What needs to be done: Lift out, unaltered, the lines of the material below between the line holding "const headGroup = new" and the line holding "obj.parent = None", counting both.

Data section:
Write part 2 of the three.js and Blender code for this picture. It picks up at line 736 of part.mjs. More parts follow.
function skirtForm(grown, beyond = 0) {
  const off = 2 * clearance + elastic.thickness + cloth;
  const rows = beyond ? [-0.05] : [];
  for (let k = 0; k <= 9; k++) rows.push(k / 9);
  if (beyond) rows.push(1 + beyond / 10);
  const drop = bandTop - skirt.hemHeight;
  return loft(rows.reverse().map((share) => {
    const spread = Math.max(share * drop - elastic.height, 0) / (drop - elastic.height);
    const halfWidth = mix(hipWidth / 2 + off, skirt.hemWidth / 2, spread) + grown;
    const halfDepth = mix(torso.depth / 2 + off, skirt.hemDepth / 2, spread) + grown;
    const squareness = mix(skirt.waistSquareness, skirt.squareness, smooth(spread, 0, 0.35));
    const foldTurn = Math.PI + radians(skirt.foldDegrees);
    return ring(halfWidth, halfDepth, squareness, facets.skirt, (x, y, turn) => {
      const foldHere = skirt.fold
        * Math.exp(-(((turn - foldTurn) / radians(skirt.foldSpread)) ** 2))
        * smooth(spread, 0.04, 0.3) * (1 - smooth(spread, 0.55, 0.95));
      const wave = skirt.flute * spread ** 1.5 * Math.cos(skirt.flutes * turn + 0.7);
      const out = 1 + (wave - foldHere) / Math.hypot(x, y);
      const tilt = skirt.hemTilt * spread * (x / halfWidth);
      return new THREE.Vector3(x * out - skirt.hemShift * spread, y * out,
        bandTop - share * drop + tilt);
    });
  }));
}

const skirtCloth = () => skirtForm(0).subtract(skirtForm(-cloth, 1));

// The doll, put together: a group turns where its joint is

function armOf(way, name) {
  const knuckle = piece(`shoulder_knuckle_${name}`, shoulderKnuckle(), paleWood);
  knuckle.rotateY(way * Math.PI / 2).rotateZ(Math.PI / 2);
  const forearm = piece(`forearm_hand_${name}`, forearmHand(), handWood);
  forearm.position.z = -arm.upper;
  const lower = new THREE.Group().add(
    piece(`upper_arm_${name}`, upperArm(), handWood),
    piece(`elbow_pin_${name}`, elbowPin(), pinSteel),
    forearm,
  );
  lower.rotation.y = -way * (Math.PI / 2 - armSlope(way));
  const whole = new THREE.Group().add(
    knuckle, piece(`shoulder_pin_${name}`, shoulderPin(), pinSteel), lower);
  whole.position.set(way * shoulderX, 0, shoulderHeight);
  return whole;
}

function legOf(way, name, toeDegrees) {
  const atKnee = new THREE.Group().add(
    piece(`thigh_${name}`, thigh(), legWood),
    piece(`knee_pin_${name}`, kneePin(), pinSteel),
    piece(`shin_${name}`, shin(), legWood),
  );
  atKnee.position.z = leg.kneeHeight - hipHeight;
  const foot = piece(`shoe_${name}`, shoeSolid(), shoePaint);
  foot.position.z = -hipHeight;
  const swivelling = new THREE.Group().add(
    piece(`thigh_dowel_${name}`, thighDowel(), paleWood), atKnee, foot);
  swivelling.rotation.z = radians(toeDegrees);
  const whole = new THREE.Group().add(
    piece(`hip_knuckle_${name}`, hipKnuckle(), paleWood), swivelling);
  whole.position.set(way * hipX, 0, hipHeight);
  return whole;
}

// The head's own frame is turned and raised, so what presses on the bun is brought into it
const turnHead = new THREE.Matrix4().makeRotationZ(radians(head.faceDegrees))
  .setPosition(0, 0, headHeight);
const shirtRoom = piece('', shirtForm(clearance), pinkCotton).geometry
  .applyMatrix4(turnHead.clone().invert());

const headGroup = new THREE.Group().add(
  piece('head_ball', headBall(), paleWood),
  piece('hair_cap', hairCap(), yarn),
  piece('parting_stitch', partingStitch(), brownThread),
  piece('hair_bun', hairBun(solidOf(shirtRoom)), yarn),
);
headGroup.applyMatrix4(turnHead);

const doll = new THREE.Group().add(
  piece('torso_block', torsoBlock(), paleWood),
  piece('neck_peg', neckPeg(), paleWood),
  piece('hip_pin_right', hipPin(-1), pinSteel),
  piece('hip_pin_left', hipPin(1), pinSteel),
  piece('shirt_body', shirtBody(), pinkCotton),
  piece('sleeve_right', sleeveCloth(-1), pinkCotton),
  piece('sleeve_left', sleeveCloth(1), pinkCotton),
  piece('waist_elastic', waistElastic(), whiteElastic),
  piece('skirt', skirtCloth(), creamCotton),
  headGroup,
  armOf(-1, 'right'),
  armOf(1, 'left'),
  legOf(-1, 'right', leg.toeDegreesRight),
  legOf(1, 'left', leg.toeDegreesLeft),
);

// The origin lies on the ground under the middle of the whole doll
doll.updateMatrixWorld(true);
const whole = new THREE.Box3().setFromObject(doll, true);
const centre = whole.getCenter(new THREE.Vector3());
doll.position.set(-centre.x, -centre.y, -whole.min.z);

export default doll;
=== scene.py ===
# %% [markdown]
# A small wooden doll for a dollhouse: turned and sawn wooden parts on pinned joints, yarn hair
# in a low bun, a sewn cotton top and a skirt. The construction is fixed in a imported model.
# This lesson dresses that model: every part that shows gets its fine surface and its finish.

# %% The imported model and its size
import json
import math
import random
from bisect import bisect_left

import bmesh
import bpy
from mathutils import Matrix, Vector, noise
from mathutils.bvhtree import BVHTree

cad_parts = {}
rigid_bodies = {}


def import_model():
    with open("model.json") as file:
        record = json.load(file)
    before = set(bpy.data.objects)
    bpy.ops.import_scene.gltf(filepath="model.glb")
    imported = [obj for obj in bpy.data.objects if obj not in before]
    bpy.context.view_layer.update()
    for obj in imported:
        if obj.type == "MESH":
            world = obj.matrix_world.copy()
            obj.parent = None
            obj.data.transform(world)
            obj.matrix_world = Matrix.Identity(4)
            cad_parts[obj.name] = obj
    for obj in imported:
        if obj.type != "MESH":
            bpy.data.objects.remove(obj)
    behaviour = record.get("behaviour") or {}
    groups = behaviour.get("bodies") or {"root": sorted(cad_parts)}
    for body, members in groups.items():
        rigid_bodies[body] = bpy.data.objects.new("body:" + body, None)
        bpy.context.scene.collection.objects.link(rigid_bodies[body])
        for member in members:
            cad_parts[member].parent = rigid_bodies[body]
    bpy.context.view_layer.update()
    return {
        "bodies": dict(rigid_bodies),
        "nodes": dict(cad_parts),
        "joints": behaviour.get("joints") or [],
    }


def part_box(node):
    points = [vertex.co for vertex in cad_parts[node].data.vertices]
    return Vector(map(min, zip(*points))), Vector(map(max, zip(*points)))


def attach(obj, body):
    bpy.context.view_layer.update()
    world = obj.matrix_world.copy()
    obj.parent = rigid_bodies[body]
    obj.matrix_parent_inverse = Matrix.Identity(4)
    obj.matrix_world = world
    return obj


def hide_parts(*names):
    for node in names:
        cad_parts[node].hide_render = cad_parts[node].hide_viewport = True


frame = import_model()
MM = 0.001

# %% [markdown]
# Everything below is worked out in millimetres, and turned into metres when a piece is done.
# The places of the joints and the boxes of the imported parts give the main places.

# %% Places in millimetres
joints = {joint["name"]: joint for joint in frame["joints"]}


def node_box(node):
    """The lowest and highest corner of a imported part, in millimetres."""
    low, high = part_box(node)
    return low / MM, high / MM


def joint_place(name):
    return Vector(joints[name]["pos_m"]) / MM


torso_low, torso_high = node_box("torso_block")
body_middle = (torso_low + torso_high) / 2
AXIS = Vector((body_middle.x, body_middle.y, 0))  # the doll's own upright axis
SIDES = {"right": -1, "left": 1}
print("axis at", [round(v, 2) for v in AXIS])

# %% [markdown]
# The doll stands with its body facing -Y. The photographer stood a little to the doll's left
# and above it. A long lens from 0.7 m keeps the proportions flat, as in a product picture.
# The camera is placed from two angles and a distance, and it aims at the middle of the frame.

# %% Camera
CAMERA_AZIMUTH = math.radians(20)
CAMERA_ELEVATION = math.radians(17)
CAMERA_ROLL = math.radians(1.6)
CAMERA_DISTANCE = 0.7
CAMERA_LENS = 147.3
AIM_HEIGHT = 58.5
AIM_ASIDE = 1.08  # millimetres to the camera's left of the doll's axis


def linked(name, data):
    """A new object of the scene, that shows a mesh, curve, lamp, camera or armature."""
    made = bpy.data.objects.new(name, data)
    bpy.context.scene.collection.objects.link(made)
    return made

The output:
const headGroup = new THREE.Group().add(
  piece('head_ball', headBall(), paleWood),
  piece('hair_cap', hairCap(), yarn),
  piece('parting_stitch', partingStitch(), brownThread),
  piece('hair_bun', hairBun(solidOf(shirtRoom)), yarn),
);
headGroup.applyMatrix4(turnHead);

const doll = new THREE.Group().add(
  piece('torso_block', torsoBlock(), paleWood),
  piece('neck_peg', neckPeg(), paleWood),
  piece('hip_pin_right', hipPin(-1), pinSteel),
  piece('hip_pin_left', hipPin(1), pinSteel),
  piece('shirt_body', shirtBody(), pinkCotton),
  piece('sleeve_right', sleeveCloth(-1), pinkCotton),
  piece('sleeve_left', sleeveCloth(1), pinkCotton),
  piece('waist_elastic', waistElastic(), whiteElastic),
  piece('skirt', skirtCloth(), creamCotton),
  headGroup,
  armOf(-1, 'right'),
  armOf(1, 'left'),
  legOf(-1, 'right', leg.toeDegreesRight),
  legOf(1, 'left', leg.toeDegreesLeft),
);

// The origin lies on the ground under the middle of the whole doll
doll.updateMatrixWorld(true);
const whole = new THREE.Box3().setFromObject(doll, true);
const centre = whole.getCenter(new THREE.Vector3());
doll.position.set(-centre.x, -centre.y, -whole.min.z);

export default doll;
=== scene.py ===
# %% [markdown]
# A small wooden doll for a dollhouse: turned and sawn wooden parts on pinned joints, yarn hair
# in a low bun, a sewn cotton top and a skirt. The construction is fixed in a imported model.
# This lesson dresses that model: every part that shows gets its fine surface and its finish.

# %% The imported model and its size
import json
import math
import random
from bisect import bisect_left

import bmesh
import bpy
from mathutils import Matrix, Vector, noise
from mathutils.bvhtree import BVHTree

cad_parts = {}
rigid_bodies = {}


def import_model():
    with open("model.json") as file:
        record = json.load(file)
    before = set(bpy.data.objects)
    bpy.ops.import_scene.gltf(filepath="model.glb")
    imported = [obj for obj in bpy.data.objects if obj not in before]
    bpy.context.view_layer.update()
    for obj in imported:
        if obj.type == "MESH":
            world = obj.matrix_world.copy()
            obj.parent = None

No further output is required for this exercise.